● **Exercise description**: Would you restate all the data that follows, word for word?

##### Data shown #####

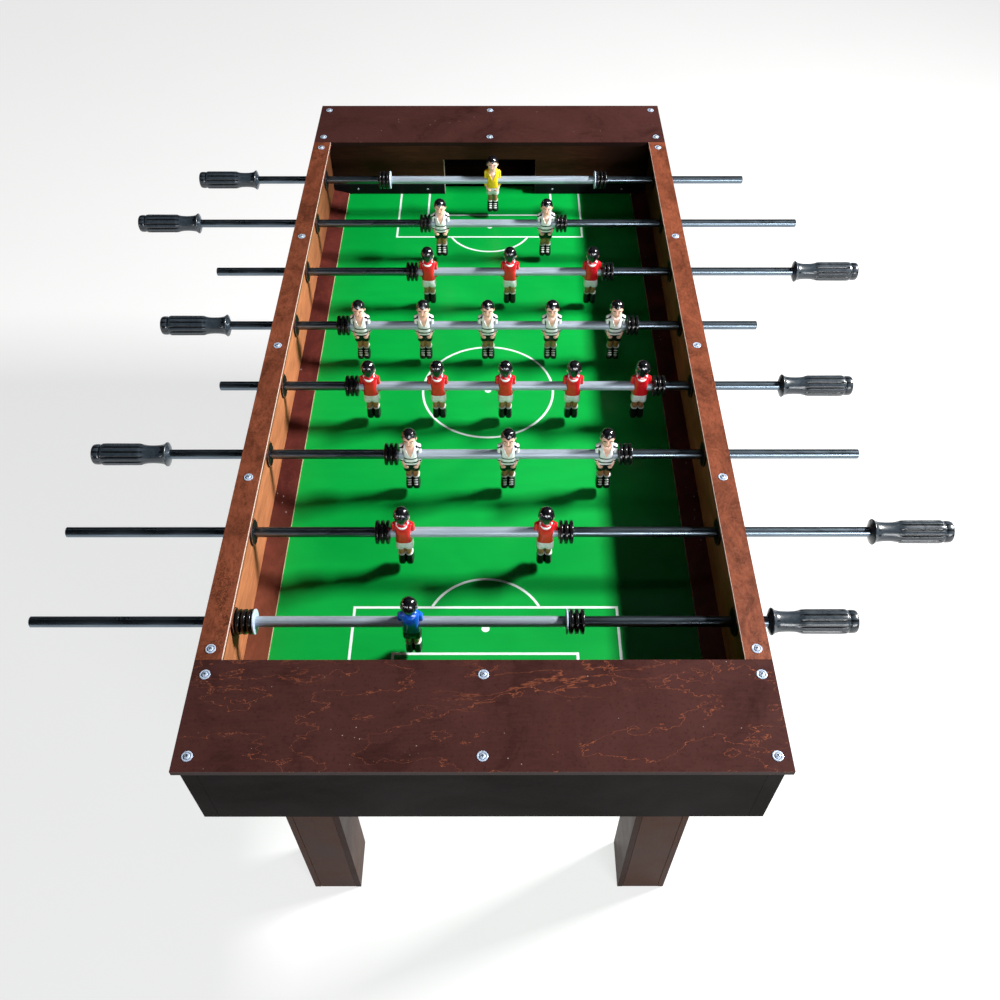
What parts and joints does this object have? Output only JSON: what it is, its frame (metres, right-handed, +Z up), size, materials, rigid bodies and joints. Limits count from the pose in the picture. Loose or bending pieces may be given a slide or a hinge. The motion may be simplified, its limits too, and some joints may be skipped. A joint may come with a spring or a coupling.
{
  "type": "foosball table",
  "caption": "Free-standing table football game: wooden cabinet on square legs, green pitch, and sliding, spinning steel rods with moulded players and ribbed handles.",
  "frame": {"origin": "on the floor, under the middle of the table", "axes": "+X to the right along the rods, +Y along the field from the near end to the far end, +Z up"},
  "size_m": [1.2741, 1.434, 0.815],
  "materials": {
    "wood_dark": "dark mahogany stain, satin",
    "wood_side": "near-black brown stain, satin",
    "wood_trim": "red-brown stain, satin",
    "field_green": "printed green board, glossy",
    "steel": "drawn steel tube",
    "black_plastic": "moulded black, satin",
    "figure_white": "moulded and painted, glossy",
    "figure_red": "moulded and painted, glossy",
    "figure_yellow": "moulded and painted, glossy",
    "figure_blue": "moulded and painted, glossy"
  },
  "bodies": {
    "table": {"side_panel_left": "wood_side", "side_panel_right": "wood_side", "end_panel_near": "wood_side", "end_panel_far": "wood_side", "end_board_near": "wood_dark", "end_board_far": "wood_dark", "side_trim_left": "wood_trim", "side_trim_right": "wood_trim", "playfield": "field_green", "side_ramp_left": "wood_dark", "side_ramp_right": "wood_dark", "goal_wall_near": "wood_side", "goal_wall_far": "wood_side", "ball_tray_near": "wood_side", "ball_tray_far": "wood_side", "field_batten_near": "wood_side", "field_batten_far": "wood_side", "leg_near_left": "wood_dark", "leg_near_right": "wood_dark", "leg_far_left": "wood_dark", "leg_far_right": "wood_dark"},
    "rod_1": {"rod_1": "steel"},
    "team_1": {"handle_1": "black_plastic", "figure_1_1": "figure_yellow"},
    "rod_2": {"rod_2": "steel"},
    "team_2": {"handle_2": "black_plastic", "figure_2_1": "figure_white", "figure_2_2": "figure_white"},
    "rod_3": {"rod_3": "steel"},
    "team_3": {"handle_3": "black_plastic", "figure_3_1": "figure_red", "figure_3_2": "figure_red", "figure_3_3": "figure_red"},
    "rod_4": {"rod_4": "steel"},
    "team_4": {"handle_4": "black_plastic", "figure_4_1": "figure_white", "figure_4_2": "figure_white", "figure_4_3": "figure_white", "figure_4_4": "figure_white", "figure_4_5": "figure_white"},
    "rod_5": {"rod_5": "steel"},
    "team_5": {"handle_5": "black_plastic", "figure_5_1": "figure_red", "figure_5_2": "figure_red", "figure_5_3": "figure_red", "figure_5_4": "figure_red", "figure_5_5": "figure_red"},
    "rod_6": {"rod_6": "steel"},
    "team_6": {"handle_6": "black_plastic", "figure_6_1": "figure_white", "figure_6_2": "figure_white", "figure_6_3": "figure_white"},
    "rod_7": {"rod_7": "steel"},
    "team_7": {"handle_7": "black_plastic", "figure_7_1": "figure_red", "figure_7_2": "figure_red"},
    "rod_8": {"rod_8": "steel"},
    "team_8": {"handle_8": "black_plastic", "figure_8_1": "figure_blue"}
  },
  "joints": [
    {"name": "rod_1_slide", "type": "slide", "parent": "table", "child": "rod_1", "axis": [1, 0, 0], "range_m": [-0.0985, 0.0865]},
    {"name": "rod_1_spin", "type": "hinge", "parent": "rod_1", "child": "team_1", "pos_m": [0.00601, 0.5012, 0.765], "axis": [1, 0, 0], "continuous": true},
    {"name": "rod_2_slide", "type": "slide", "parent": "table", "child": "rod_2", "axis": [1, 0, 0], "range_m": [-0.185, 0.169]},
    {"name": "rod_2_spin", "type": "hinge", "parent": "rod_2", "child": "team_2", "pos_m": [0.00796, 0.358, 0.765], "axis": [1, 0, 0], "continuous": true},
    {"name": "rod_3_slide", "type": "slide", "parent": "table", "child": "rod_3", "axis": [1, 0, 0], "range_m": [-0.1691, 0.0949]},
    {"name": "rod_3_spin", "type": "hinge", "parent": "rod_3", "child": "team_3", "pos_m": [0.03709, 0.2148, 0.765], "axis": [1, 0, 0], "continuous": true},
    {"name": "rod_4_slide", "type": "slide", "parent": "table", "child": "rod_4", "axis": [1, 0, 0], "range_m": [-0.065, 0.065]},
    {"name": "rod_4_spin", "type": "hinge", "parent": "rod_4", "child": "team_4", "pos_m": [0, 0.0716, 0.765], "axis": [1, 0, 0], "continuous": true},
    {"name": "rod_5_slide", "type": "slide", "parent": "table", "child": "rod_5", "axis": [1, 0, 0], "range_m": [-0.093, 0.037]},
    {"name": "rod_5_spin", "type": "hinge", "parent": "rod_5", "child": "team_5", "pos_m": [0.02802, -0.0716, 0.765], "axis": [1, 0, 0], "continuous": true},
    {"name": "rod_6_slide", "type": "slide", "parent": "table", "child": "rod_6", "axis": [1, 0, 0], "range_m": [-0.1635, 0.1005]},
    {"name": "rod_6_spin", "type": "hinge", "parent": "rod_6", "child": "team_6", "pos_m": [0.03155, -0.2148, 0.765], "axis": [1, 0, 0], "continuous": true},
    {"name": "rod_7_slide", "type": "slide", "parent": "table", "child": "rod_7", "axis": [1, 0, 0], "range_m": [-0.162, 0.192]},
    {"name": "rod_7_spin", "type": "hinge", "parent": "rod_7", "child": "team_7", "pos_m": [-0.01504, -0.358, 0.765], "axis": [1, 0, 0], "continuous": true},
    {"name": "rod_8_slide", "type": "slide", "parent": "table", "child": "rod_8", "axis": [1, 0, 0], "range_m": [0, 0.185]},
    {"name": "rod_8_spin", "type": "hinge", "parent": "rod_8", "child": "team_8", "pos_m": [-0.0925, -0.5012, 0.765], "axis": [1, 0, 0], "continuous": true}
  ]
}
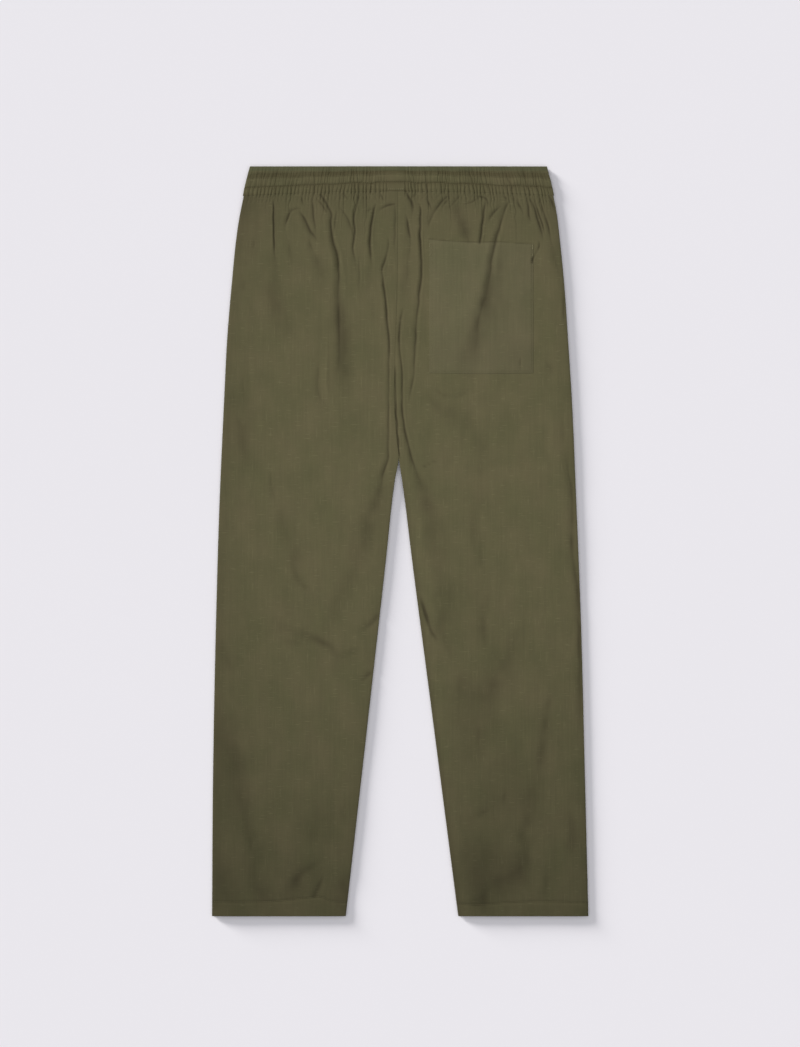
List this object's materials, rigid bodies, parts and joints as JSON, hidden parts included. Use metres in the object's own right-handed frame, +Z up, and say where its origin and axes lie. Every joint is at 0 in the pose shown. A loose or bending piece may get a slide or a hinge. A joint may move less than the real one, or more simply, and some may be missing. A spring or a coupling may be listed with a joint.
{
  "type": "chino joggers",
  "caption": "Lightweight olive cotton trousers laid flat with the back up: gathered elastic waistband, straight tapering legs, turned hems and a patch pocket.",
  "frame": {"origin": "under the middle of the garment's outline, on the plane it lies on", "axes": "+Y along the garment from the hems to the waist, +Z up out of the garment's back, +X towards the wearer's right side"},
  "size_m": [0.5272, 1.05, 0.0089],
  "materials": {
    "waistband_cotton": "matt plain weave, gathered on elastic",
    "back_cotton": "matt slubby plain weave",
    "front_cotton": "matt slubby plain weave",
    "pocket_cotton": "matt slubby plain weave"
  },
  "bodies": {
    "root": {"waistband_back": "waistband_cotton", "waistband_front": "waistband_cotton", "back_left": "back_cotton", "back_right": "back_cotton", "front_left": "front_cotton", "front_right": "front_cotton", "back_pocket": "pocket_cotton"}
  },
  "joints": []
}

#####

● **Right answer**:
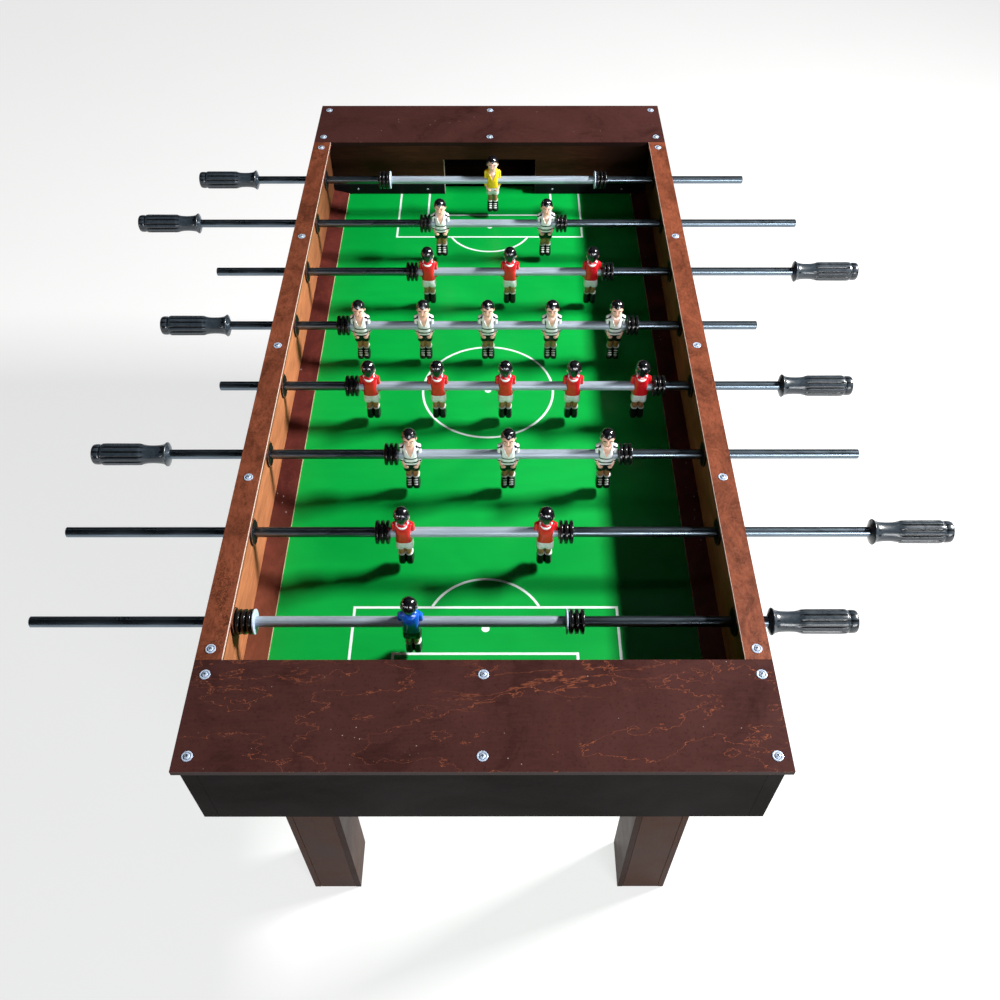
What parts and joints does this object have? Output only JSON: what it is, its frame (metres, right-handed, +Z up), size, materials, rigid bodies and joints. Limits count from the pose in the picture. Loose or bending pieces may be given a slide or a hinge. The motion may be simplified, its limits too, and some joints may be skipped. A joint may come with a spring or a coupling.
{
  "type": "foosball table",
  "caption": "Free-standing table football game: wooden cabinet on square legs, green pitch, and sliding, spinning steel rods with moulded players and ribbed handles.",
  "frame": {"origin": "on the floor, under the middle of the table", "axes": "+X to the right along the rods, +Y along the field from the near end to the far end, +Z up"},
  "size_m": [1.2741, 1.434, 0.815],
  "materials": {
    "wood_dark": "dark mahogany stain, satin",
    "wood_side": "near-black brown stain, satin",
    "wood_trim": "red-brown stain, satin",
    "field_green": "printed green board, glossy",
    "steel": "drawn steel tube",
    "black_plastic": "moulded black, satin",
    "figure_white": "moulded and painted, glossy",
    "figure_red": "moulded and painted, glossy",
    "figure_yellow": "moulded and painted, glossy",
    "figure_blue": "moulded and painted, glossy"
  },
  "bodies": {
    "table": {"side_panel_left": "wood_side", "side_panel_right": "wood_side", "end_panel_near": "wood_side", "end_panel_far": "wood_side", "end_board_near": "wood_dark", "end_board_far": "wood_dark", "side_trim_left": "wood_trim", "side_trim_right": "wood_trim", "playfield": "field_green", "side_ramp_left": "wood_dark", "side_ramp_right": "wood_dark", "goal_wall_near": "wood_side", "goal_wall_far": "wood_side", "ball_tray_near": "wood_side", "ball_tray_far": "wood_side", "field_batten_near": "wood_side", "field_batten_far": "wood_side", "leg_near_left": "wood_dark", "leg_near_right": "wood_dark", "leg_far_left": "wood_dark", "leg_far_right": "wood_dark"},
    "rod_1": {"rod_1": "steel"},
    "team_1": {"handle_1": "black_plastic", "figure_1_1": "figure_yellow"},
    "rod_2": {"rod_2": "steel"},
    "team_2": {"handle_2": "black_plastic", "figure_2_1": "figure_white", "figure_2_2": "figure_white"},
    "rod_3": {"rod_3": "steel"},
    "team_3": {"handle_3": "black_plastic", "figure_3_1": "figure_red", "figure_3_2": "figure_red", "figure_3_3": "figure_red"},
    "rod_4": {"rod_4": "steel"},
    "team_4": {"handle_4": "black_plastic", "figure_4_1": "figure_white", "figure_4_2": "figure_white", "figure_4_3": "figure_white", "figure_4_4": "figure_white", "figure_4_5": "figure_white"},
    "rod_5": {"rod_5": "steel"},
    "team_5": {"handle_5": "black_plastic", "figure_5_1": "figure_red", "figure_5_2": "figure_red", "figure_5_3": "figure_red", "figure_5_4": "figure_red", "figure_5_5": "figure_red"},
    "rod_6": {"rod_6": "steel"},
    "team_6": {"handle_6": "black_plastic", "figure_6_1": "figure_white", "figure_6_2": "figure_white", "figure_6_3": "figure_white"},
    "rod_7": {"rod_7": "steel"},
    "team_7": {"handle_7": "black_plastic", "figure_7_1": "figure_red", "figure_7_2": "figure_red"},
    "rod_8": {"rod_8": "steel"},
    "team_8": {"handle_8": "black_plastic", "figure_8_1": "figure_blue"}
  },
  "joints": [
    {"name": "rod_1_slide", "type": "slide", "parent": "table", "child": "rod_1", "axis": [1, 0, 0], "range_m": [-0.0985, 0.0865]},
    {"name": "rod_1_spin", "type": "hinge", "parent": "rod_1", "child": "team_1", "pos_m": [0.00601, 0.5012, 0.765], "axis": [1, 0, 0], "continuous": true},
    {"name": "rod_2_slide", "type": "slide", "parent": "table", "child": "rod_2", "axis": [1, 0, 0], "range_m": [-0.185, 0.169]},
    {"name": "rod_2_spin", "type": "hinge", "parent": "rod_2", "child": "team_2", "pos_m": [0.00796, 0.358, 0.765], "axis": [1, 0, 0], "continuous": true},
    {"name": "rod_3_slide", "type": "slide", "parent": "table", "child": "rod_3", "axis": [1, 0, 0], "range_m": [-0.1691, 0.0949]},
    {"name": "rod_3_spin", "type": "hinge", "parent": "rod_3", "child": "team_3", "pos_m": [0.03709, 0.2148, 0.765], "axis": [1, 0, 0], "continuous": true},
    {"name": "rod_4_slide", "type": "slide", "parent": "table", "child": "rod_4", "axis": [1, 0, 0], "range_m": [-0.065, 0.065]},
    {"name": "rod_4_spin", "type": "hinge", "parent": "rod_4", "child": "team_4", "pos_m": [0, 0.0716, 0.765], "axis": [1, 0, 0], "continuous": true},
    {"name": "rod_5_slide", "type": "slide", "parent": "table", "child": "rod_5", "axis": [1, 0, 0], "range_m": [-0.093, 0.037]},
    {"name": "rod_5_spin", "type": "hinge", "parent": "rod_5", "child": "team_5", "pos_m": [0.02802, -0.0716, 0.765], "axis": [1, 0, 0], "continuous": true},
    {"name": "rod_6_slide", "type": "slide", "parent": "table", "child": "rod_6", "axis": [1, 0, 0], "range_m": [-0.1635, 0.1005]},
    {"name": "rod_6_spin", "type": "hinge", "parent": "rod_6", "child": "team_6", "pos_m": [0.03155, -0.2148, 0.765], "axis": [1, 0, 0], "continuous": true},
    {"name": "rod_7_slide", "type": "slide", "parent": "table", "child": "rod_7", "axis": [1, 0, 0], "range_m": [-0.162, 0.192]},
    {"name": "rod_7_spin", "type": "hinge", "parent": "rod_7", "child": "team_7", "pos_m": [-0.01504, -0.358, 0.765], "axis": [1, 0, 0], "continuous": true},
    {"name": "rod_8_slide", "type": "slide", "parent": "table", "child": "rod_8", "axis": [1, 0, 0], "range_m": [0, 0.185]},
    {"name": "rod_8_spin", "type": "hinge", "parent": "rod_8", "child": "team_8", "pos_m": [-0.0925, -0.5012, 0.765], "axis": [1, 0, 0], "continuous": true}
  ]
}
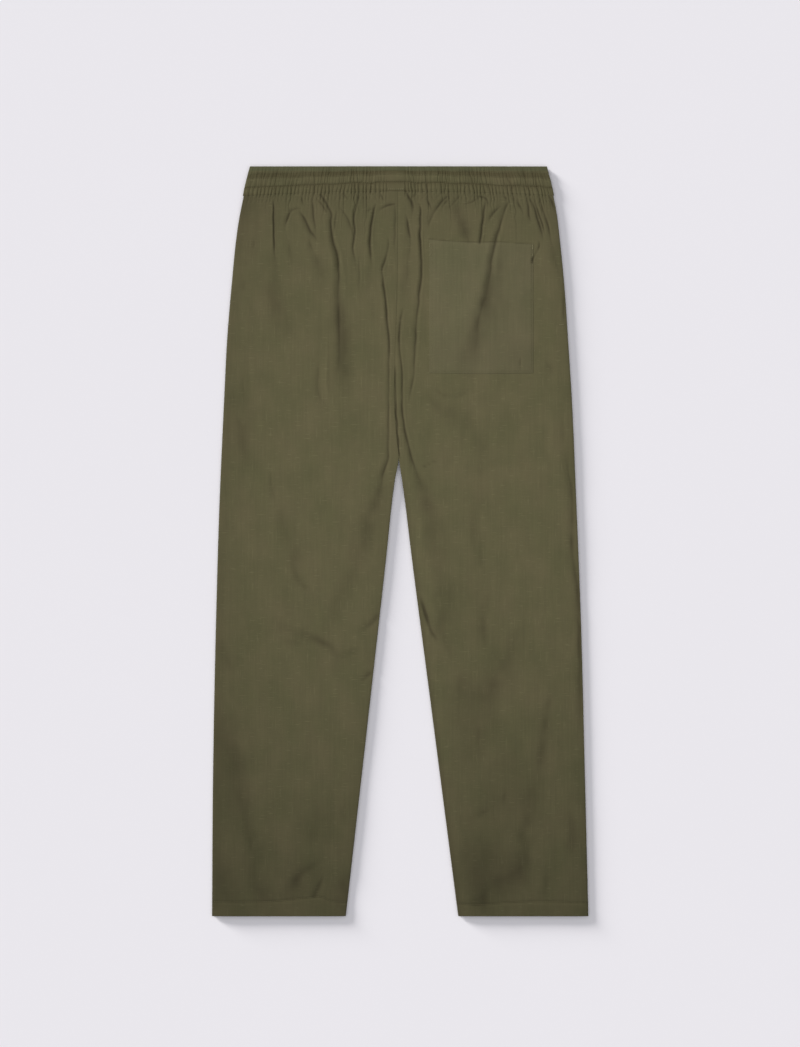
List this object's materials, rigid bodies, parts and joints as JSON, hidden parts included. Use metres in the object's own right-handed frame, +Z up, and say where its origin and axes lie. Every joint is at 0 in the pose shown. A loose or bending piece may get a slide or a hinge. A joint may move less than the real one, or more simply, and some may be missing. A spring or a coupling may be listed with a joint.
{
  "type": "chino joggers",
  "caption": "Lightweight olive cotton trousers laid flat with the back up: gathered elastic waistband, straight tapering legs, turned hems and a patch pocket.",
  "frame": {"origin": "under the middle of the garment's outline, on the plane it lies on", "axes": "+Y along the garment from the hems to the waist, +Z up out of the garment's back, +X towards the wearer's right side"},
  "size_m": [0.5272, 1.05, 0.0089],
  "materials": {
    "waistband_cotton": "matt plain weave, gathered on elastic",
    "back_cotton": "matt slubby plain weave",
    "front_cotton": "matt slubby plain weave",
    "pocket_cotton": "matt slubby plain weave"
  },
  "bodies": {
    "root": {"waistband_back": "waistband_cotton", "waistband_front": "waistband_cotton", "back_left": "back_cotton", "back_right": "back_cotton", "front_left": "front_cotton", "front_right": "front_cotton", "back_pocket": "pocket_cotton"}
  },
  "joints": []
}